» Extracted records
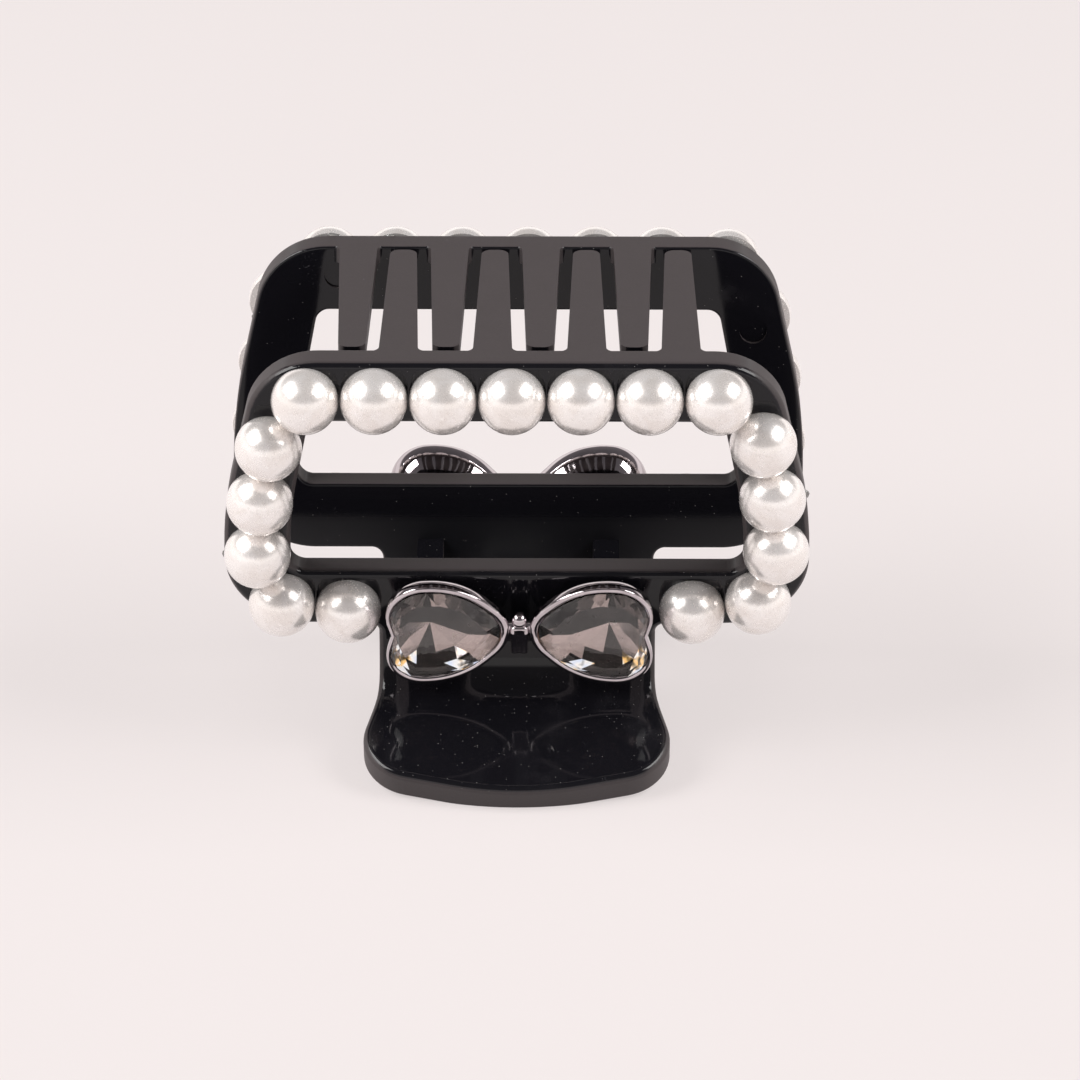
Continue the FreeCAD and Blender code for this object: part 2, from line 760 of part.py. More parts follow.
def spring_path():
    """Leg, coil and leg as one smooth line, the same when turned half round about Z."""
    coil = DIMENSIONS["coil_radius"]
    pitch = DIMENSIONS["coil_pitch"]
    axis = AXIS_Z * DIMENSIONS["hinge_height"]
    to_bend = bend_axis() - axis
    gap = DIMENSIONS["wire_radius"] + DIMENSIONS["spring_rest_gap"]
    wrap = DIMENSIONS["bend_radius"] + DIMENSIONS["wall_thickness"] + gap
    fall = math.asin((coil + wrap) / to_bend.Length) - math.atan2(to_bend.z, to_bend.y)
    turns = DIMENSIONS["coil_whole_turns"] + fall / math.pi
    helix = Part.makeHelix(pitch, pitch * turns, coil)
    helix.rotate(Vector(), AXIS_Y, 90)
    helix.rotate(Vector(), AXIS_X, 180 - math.degrees(fall))
    helix.translate(axis - AXIS_X * (pitch * turns / 2))
    inward = Vector(0, math.sin(fall), math.cos(fall))
    start = axis - AXIS_X * (pitch * turns / 2) + inward * coil
    lead = math.atan2(pitch, 2 * math.pi * coil)
    ahead = Vector(-math.sin(lead), math.cos(lead) * math.cos(fall), -math.cos(lead) * math.sin(fall))
    leg = spring_leg(start, ahead, inward, wrap, fall - math.radians(DIMENSIONS["handle_slope"]))
    other_leg = [edge.transformed(HALF_TURN.toMatrix()) for edge in leg]
    return Part.Wire(Part.__sortEdges__(leg + helix.Edges + other_leg))


def build_spring():
    """A torsion spring round the pin. Each leg presses the underside of one handle outward."""
    path = doc.addObject("Part::Feature", "spring_path")
    path.Shape = spring_path()
    first = path.Shape.OrderedEdges[0]
    begin = path.Shape.OrderedVertexes[0].Point
    along = first.tangentAt(first.Curve.parameter(begin))
    wire = doc.addObject("Part::Circle", "spring_wire")
    bind(wire, "Radius", dim("wire_radius"))
    wire.Placement = Placement(begin, Rotation(AXIS_Z, along))
    spring = doc.addObject("Part::Sweep", "torsion_spring")
    spring.Sections = [wire]
    spring.Spine = (path, [f"Edge{number + 1}" for number in range(len(path.Shape.Edges))])
    spring.Solid = True
    spring.Frenet = False
    return spring


def check(parts):
    """Stop if any object failed or any part is empty or broken."""
    failed = [obj.Name for obj in doc.Objects if "Invalid" in obj.State or "Error" in obj.State]
    if failed:
        raise RuntimeError(f"failed objects: {failed}")
    for part in parts:
        if part.Shape.isNull() or not part.Shape.isValid():
            raise RuntimeError(f"bad shape: {part.Name}")


def write_parts(parts):
    os.makedirs("parts", exist_ok=True)
    for part in parts:
        part.Shape.exportStep(f"parts/{part.Label}.step")


def main():
    fill_sheet()
    back_jaw = build_jaw("back", "outer_lug_start", dim("pin_radius") + dim("pin_running_gap"))
    front_jaw = build_jaw("front", "inner_lug_start", dim("pin_radius"))
    doc.recompute()
    parts = [front_jaw, back_jaw, build_pin(), build_spring()]
    lines = {side: pearl_line(side) for side in ("front", "back")}
    doc.recompute()
    for side, line in lines.items():
        parts += build_pearls(side, line)
        parts += build_bow(side)
    doc.recompute()
    check(parts)
    write_parts(parts)


main()
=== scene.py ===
"""A pearl-edged claw clip with a bow of two hearts, standing closed on its two handles."""

import math
import random

import bmesh
import bpy
from mathutils import Matrix, Vector


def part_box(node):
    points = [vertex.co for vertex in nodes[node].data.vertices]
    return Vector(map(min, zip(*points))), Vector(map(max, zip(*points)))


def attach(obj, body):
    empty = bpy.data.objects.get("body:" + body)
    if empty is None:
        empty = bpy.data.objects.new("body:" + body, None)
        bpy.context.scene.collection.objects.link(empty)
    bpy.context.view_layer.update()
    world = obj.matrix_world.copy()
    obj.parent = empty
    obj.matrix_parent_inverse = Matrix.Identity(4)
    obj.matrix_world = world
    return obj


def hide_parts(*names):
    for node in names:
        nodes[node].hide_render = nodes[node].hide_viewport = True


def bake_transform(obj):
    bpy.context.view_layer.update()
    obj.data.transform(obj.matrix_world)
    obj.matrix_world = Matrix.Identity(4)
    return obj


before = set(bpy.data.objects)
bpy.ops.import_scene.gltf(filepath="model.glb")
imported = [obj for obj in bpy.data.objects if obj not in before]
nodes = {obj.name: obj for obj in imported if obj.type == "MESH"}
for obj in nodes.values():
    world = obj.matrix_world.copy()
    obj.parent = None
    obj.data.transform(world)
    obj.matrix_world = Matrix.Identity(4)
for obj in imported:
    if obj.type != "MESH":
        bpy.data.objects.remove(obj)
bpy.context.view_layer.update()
MM = 0.001
SIDES = ("front", "back")
PEARL_NUMBERS = range(1, 18)
# how far the handles slope from level
HANDLE_SLOPE = math.radians(18)
# the heights between which a jaw's neck becomes its frame
FRAME_FOOT = 26 * MM
FRAME_START = 28 * MM


# ---------------------------------------------------------------- materials

class Shader:
    """A node material under construction, with short calls for the nodes it uses."""

    def __init__(self, name):
        self.material = bpy.data.materials.new(name)
        self.material.use_nodes = True
        self.tree = self.material.node_tree
        self.tree.nodes.clear()
        self.coords = self.tree.nodes.new("ShaderNodeTexCoord")
        self.place = self.coords.outputs["Object"]
        self.normal = self.coords.outputs["Normal"]

    def put(self, socket, value):
        if isinstance(value, bpy.types.NodeSocket):
            self.tree.links.new(value, socket)
        elif socket.type == "RGBA" and len(value) == 3:
            socket.default_value = (*value, 1.0)
        else:
            socket.default_value = value

    def add(self, kind, settings=None, **inputs):
        node = self.tree.nodes.new(kind)
        for key, value in (settings or {}).items():
            setattr(node, key, value)
        for key, value in inputs.items():
            self.put(node.inputs[key.replace("_", " ")], value)
        return node

    def math(self, operation, *values):
        node = self.add("ShaderNodeMath", {"operation": operation})
        for socket, value in zip(node.inputs, values):
            self.put(socket, value)
        return node.outputs[0]

    def step(self, value, low, high, start=0.0, end=1.0):
        """A smooth change from start to end as value goes from low to high."""
        node = self.add("ShaderNodeMapRange", {"interpolation_type": "SMOOTHSTEP"}, Value=value)
        for key, number in (("From Min", low), ("From Max", high), ("To Min", start), ("To Max", end)):
            self.put(node.inputs[key], number)
        return node.outputs[0]

    def blend(self, share, first, second):
        node = self.add("ShaderNodeMix", {"data_type": "RGBA"})
        for index, value in ((0, share), (6, first), (7, second)):
            self.put(node.inputs[index], value)
        return node.outputs[2]

    def noise(self, scale, detail=3.0, roughness=0.5, distortion=0.0, place=None):
        node = self.add("ShaderNodeTexNoise", Vector=place or self.place, Scale=scale, Detail=detail,
                        Roughness=roughness, Distortion=distortion)
        return node.outputs[0]

    def cells(self, scale, place=None, feature="F1"):
        return self.add("ShaderNodeTexVoronoi", {"feature": feature}, Vector=place or self.place, Scale=scale)

    def stretched(self, x, y, z):
        return self.add("ShaderNodeMapping", Vector=self.place, Scale=(x, y, z)).outputs[0]

    def split(self, vector):
        return self.add("ShaderNodeSeparateXYZ", Vector=vector).outputs

    def bump(self, height, strength, distance, normal=None):
        node = self.add("ShaderNodeBump", Height=height, Strength=strength, Distance=distance)
        if normal is not None:
            self.put(node.inputs["Normal"], normal)
        return node.outputs[0]

    def surface(self, **inputs):
        shader = self.add("ShaderNodeBsdfPrincipled", **inputs)
        self.finish(shader.outputs[0])
        return self.material

    def finish(self, socket):
        out = self.tree.nodes.new("ShaderNodeOutputMaterial")
        self.tree.links.new(socket, out.inputs["Surface"])


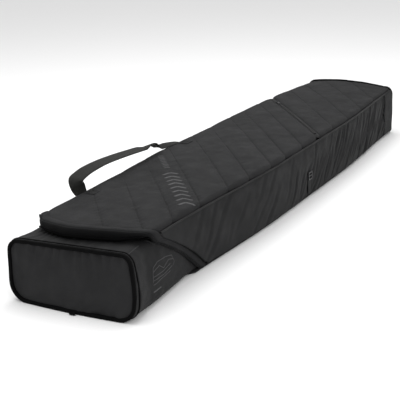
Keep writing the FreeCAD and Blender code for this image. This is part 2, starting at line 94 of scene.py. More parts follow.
# ---- Softness that the frame leaves out ---------------------------------------------------
CROWN = (0.005, 0.014)  # the top stands this much higher along its middle, at the nose and the tail
CROWN_SHIFT = 0.030  # at the tail the crown lies this far towards the left
SIDE_BULGE = 0.005
CELL = 0.0036  # length of a mesh cell along the sides
SIDE_LENGTH = 1.6  # about, to count those cells
QUILT_SLOPE = 1.37  # a quilting seam runs this far along X per metre of Y
QUILT_LINES = (-0.811, -0.661, -0.529, -0.387, -0.231, -0.108, 0.034, 0.138, 0.265,
               0.52, 0.655, 0.80, 0.95)  # where each seam crosses the middle of the top
QUILT_DEPTH = 0.0062
POCKET_SPLIT = 0.38  # seams beyond this one lie behind the pocket zip, where the padding is flatter
FLAP_PEAK_Y = 0.022  # the flap's lip reaches furthest ahead here
ROUNDING = 0.6  # below 1, a round outline is squared off
EDGE_WEAR = 0.55  # webbing loses this share of its thickness at its edges


# ---- Shapes of the tube -------------------------------------------------------------------
def smooth(t):
    t = np.clip(t, 0.0, 1.0)
    return t * t * (3.0 - 2.0 * t)


def half_width(x):
    wider = (BELLY_HALF - MOUTH_HALF) * smooth((x - NOSE_RAMP[0]) / (NOSE_RAMP[1] - NOSE_RAMP[0]))
    narrower = (BELLY_HALF - TAIL_HALF) * smooth((x - TAIL_RAMP[0]) / (TAIL_RAMP[1] - TAIL_RAMP[0]))
    return MOUTH_HALF + wider - narrower


def top_height(x):
    drop = smooth((x - TAIL_DROP[0]) / (TAIL_DROP[1] - TAIL_DROP[0]))
    return MAIN_HEIGHT - (MAIN_HEIGHT - TAIL_HEIGHT) * drop


def crown(x, y):
    """Height of the top's crown above the frame's flat top."""
    tail = smooth((x - 0.3) / 0.6)
    rise = CROWN[0] + (CROWN[1] - CROWN[0]) * tail
    return rise * np.clip(1.0 - ((y - CROWN_SHIFT * tail) / half_width(x)) ** 2, 0.0, 1.0)


def mouth_bow(y, z):
    """How far the flap's edge leaves the leaning plane: ahead over the top, back on the sides."""
    reach = np.where(y > FLAP_PEAK_Y, 0.130, 0.177)
    over_top = -0.024 + 0.044 * (np.abs(y - FLAP_PEAK_Y) / reach) ** 1.5
    left_corner = 0.030 * smooth((y - 0.108) / 0.045) * smooth((z - 0.060) / 0.100)
    down_side = 0.018 * np.sin(np.pi * np.clip((z - 0.018) / 0.140, 0.0, 1.0))
    return over_top * smooth((z - 0.140) / 0.028) + left_corner + down_side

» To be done
What is the number of lines in the data that hold the string "None"? Answer with the number only.

» Full response
8